Honest limits, and the road from here
Two more cautions keep Euler honest. First, shrinking h cannot be pushed forever: every arithmetic operation on a computer carries a tiny rounding error, and with millions of microscopic steps those roundoffs can swamp the gains, so there is a practical floor below which more steps make things *worse*. Second, some equations are stiff — they contain a rapidly decaying piece that, with plain Euler, forces a comically tiny h to avoid the numbers exploding, even when the solution itself is smooth and lazy. Both of these — the roundoff floor and stiffness — get their own treatment in the last guide of this rung; for now, just know they are real and that no amount of cleverness in coding makes them vanish.
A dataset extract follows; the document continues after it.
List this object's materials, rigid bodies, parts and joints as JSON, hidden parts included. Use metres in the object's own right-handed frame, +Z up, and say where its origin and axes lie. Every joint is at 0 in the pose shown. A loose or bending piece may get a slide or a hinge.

None of this is a reason to dismiss Euler — quite the opposite. It is the conceptual atom from which the whole subject is built. Read the slope, take a step: that single move is the seed of Runge-Kutta methods (which sample the slope at several clever spots before committing to a step), of multistep methods (which reuse slopes from past steps), and of the adaptive solvers that quietly run inside every scientific tool you will ever use. Master this loop and its drift in your bones, and everything that follows in this rung will read as a thoughtful answer to a flaw you have already felt.